If there was a positive to be taken for Christie then it was the support the Nottingham-based skater received from the British public during the Games, something that she admits she only found out about through other people having taken herself off social media as a result of cyber-bullying in the aftermath of the 500m final.

“I don’t think I would have made it back on top form for the 1000m without that,” she said of the support. “I hit an ultimate low after the 1500m day because I’d had the two disqualifications and the cyber stuff and I kind of hit the lowest point of my career.

“I got on the ice for training and I skated terribly because I was thinking ‘I don’t love it anymore, it’s killed me.’ Then everyone back home, I didn’t see a lot of it but I heard about it, I heard that everyone was behind me and I thought ‘that’s not who I am, I don’t give up. I’m going to come back and try again.’ Especially for the people who have gone out of their way to give me that support. I couldn’t believe so many people had been so supportive.”

There will be plenty of time for Christie to try and repay those who have supported her and she feels that she is unlikely to peak until the next winter Olympic Games in Pyeongchang.

“It does take about 10 years to reach your maximum performance in short-track and have the experience levels that you need,” explained the 1000m European champion. “Sochi was never my Games, as in the one that I had started my career for.

“Korea was always going to be the main one but I did hope that I could come away with some success (in Sochi) and build on that. I did come away with success in that I skated really well but unfortunately nothing went right.
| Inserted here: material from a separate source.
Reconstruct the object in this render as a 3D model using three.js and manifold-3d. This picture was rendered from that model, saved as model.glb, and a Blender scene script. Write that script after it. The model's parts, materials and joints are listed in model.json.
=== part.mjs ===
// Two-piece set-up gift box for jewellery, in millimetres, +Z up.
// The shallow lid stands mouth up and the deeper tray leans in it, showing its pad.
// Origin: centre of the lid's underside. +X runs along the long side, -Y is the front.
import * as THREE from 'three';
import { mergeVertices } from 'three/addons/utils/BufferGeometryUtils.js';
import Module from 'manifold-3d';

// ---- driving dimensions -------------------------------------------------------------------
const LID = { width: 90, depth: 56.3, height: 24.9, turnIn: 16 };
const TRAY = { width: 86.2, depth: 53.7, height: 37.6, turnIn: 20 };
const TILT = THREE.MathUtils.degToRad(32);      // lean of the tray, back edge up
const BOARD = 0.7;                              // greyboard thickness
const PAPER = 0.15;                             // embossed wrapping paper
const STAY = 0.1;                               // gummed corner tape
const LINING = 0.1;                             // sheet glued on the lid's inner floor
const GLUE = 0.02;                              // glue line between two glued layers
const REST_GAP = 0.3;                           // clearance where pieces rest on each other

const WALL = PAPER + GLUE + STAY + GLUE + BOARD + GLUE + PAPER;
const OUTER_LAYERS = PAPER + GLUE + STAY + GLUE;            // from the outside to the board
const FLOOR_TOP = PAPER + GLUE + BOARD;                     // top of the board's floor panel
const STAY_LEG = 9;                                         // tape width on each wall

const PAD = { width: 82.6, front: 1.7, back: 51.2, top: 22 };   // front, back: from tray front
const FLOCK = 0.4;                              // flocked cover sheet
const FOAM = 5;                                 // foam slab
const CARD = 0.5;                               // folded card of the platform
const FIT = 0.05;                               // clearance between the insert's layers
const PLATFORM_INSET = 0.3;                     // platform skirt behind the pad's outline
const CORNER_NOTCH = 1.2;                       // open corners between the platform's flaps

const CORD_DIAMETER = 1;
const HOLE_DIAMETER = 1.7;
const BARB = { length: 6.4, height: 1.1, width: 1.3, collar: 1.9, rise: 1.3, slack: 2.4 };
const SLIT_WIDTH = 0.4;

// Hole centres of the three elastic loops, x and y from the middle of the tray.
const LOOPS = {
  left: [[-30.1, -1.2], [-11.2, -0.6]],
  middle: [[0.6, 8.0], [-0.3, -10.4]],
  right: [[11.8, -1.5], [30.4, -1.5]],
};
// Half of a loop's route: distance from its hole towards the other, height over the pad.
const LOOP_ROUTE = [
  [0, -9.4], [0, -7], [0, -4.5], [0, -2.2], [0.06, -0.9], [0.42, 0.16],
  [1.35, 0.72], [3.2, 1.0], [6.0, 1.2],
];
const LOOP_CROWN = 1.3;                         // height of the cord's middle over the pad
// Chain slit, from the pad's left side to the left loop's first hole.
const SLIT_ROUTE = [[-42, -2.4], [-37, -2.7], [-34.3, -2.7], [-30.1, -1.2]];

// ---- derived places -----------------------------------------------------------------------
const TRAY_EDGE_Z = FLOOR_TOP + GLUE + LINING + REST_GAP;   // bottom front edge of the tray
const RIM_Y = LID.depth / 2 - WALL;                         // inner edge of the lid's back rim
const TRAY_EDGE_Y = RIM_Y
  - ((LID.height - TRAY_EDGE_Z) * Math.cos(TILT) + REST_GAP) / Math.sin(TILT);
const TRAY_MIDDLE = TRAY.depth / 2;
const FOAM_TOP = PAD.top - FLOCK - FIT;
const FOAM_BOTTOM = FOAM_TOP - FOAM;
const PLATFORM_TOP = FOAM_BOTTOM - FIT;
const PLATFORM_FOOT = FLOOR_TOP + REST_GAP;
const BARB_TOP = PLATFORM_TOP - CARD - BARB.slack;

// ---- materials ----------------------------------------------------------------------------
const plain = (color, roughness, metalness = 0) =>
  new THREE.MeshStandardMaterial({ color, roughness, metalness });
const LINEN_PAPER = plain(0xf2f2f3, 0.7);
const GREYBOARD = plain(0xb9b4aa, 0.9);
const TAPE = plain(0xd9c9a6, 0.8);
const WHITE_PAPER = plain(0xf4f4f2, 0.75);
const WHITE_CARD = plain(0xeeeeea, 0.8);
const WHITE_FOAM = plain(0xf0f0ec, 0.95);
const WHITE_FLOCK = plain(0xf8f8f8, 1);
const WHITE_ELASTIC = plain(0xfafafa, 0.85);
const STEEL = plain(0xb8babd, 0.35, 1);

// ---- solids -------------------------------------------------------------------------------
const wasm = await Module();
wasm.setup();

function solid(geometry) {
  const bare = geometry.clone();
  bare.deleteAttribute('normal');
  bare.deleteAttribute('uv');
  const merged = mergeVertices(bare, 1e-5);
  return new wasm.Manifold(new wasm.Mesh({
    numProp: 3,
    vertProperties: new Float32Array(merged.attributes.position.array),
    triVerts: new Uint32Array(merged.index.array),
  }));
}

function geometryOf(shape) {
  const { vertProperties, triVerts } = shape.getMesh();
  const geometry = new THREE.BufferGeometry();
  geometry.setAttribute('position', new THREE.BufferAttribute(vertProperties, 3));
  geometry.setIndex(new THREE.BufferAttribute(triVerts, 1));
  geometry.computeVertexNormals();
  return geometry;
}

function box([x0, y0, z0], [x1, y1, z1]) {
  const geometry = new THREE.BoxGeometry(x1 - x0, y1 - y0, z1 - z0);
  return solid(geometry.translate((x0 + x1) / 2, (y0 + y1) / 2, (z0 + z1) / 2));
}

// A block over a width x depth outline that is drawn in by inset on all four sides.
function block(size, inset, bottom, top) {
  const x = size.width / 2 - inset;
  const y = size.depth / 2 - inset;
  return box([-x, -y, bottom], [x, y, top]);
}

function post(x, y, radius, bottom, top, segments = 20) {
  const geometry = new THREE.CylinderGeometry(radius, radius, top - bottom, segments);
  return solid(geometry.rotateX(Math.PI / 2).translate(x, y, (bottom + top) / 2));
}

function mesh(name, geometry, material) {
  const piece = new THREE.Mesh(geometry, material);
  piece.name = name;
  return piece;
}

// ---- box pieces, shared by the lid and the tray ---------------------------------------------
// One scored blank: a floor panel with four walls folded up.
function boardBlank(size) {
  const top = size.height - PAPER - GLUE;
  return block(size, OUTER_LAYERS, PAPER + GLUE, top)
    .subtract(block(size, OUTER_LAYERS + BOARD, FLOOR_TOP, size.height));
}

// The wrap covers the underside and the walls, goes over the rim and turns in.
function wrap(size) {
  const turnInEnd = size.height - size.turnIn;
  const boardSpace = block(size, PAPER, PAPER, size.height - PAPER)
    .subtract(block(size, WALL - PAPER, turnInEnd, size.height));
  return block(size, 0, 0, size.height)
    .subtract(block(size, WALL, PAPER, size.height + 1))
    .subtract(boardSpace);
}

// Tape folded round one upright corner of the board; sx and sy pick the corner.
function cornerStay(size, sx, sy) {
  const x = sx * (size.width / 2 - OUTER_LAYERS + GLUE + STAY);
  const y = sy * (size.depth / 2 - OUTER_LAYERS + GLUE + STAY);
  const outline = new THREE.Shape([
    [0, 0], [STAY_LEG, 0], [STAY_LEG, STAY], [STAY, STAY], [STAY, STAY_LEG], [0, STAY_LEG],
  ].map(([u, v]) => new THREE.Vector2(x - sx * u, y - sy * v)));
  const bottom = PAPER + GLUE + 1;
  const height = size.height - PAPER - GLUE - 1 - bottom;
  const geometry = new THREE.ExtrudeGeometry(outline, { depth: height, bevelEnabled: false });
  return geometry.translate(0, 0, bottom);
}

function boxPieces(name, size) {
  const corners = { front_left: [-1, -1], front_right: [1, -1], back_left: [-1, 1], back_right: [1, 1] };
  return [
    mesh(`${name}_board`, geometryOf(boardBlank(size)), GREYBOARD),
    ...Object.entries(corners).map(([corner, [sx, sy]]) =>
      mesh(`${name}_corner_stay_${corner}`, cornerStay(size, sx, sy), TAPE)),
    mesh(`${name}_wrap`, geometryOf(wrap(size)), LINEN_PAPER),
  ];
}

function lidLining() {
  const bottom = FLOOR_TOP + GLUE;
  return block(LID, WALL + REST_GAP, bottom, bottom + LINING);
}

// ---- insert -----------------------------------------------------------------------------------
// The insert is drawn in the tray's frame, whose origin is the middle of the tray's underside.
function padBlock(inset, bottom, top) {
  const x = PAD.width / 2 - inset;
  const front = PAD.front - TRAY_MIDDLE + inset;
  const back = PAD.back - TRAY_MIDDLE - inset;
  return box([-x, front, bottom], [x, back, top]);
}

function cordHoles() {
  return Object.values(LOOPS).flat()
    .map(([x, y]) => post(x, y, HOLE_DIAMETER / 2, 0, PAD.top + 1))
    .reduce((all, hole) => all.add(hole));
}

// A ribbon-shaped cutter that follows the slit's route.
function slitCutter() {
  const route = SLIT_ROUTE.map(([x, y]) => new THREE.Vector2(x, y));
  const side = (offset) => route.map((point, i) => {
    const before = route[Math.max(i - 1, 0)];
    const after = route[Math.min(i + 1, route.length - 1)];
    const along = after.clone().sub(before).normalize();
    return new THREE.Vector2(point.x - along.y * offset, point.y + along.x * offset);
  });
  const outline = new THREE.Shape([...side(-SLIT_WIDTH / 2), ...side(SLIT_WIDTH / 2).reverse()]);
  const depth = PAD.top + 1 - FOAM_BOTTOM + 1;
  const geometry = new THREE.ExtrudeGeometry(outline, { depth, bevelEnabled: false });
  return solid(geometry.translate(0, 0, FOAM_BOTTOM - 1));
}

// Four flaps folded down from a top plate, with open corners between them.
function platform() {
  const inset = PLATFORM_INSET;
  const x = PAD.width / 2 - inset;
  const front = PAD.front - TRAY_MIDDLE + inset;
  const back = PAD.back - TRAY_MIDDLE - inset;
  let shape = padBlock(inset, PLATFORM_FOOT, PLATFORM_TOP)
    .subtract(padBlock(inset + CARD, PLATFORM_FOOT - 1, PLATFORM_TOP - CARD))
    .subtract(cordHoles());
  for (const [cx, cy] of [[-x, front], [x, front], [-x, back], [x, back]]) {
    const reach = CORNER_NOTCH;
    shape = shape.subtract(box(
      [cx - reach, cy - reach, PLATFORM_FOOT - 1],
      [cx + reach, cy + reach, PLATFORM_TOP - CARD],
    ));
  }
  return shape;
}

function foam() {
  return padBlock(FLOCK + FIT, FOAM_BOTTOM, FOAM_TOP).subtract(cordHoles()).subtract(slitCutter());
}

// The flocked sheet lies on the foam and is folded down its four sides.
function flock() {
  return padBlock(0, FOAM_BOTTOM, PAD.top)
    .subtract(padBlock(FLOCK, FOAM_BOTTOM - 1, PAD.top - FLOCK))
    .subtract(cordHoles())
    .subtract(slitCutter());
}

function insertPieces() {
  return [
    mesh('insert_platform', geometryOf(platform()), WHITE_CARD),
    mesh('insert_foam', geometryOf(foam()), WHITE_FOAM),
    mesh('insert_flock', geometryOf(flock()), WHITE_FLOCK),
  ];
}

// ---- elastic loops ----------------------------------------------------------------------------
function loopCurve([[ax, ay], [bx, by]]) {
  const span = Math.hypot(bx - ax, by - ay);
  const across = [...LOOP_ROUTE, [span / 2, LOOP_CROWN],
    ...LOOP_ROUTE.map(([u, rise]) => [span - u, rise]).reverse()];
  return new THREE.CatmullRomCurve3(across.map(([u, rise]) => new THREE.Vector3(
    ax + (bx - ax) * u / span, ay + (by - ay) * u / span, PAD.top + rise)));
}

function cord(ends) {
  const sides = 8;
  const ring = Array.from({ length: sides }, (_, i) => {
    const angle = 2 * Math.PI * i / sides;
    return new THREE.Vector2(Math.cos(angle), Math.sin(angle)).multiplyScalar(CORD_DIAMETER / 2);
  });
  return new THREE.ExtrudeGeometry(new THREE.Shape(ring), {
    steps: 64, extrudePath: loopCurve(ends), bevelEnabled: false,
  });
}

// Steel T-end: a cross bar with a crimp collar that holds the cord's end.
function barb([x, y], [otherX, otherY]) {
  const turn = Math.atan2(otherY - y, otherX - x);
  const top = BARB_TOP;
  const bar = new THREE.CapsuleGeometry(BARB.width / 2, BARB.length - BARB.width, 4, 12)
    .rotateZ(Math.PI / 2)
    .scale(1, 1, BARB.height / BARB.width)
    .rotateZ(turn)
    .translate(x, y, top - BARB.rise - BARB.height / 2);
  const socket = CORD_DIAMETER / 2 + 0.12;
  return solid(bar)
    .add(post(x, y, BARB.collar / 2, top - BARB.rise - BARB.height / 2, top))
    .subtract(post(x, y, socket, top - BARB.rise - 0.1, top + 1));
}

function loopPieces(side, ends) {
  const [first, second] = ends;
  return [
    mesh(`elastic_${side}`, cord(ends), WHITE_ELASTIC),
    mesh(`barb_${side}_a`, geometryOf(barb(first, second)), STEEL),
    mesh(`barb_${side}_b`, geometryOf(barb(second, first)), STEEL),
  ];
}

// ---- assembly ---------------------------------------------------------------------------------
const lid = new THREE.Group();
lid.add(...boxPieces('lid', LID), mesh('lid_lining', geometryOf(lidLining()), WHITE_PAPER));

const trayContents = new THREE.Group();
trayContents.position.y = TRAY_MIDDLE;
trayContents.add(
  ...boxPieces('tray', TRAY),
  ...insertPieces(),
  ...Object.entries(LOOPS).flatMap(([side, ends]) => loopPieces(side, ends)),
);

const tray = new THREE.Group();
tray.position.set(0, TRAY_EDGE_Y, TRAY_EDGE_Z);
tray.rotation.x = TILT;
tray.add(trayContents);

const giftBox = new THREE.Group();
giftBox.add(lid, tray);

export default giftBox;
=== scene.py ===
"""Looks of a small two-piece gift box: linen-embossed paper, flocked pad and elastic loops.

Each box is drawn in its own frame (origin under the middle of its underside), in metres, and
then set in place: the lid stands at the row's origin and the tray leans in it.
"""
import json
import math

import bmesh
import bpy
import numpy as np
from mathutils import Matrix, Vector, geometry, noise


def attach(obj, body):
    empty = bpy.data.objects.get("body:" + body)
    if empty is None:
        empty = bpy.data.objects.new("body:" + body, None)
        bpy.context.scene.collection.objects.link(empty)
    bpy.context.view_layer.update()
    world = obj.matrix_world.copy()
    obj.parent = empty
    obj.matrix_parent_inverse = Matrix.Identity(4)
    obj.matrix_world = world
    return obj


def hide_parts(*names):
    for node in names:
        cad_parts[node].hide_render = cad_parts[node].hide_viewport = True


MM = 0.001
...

“I think I’ve definitely learnt a lot from Sochi, even just media stuff and mentally controlling myself I guess – I probably won’t be on social media when I’m at the Olympics next time – but definitely I feel ready to start another four years fresh and I will go out and try again in Korea.”

It will be a long journey for Christie, and not without its difficulties,  but if she can finish a difficult season on a high in Montreal this weekend then the next Games in Korea will seem that much closer.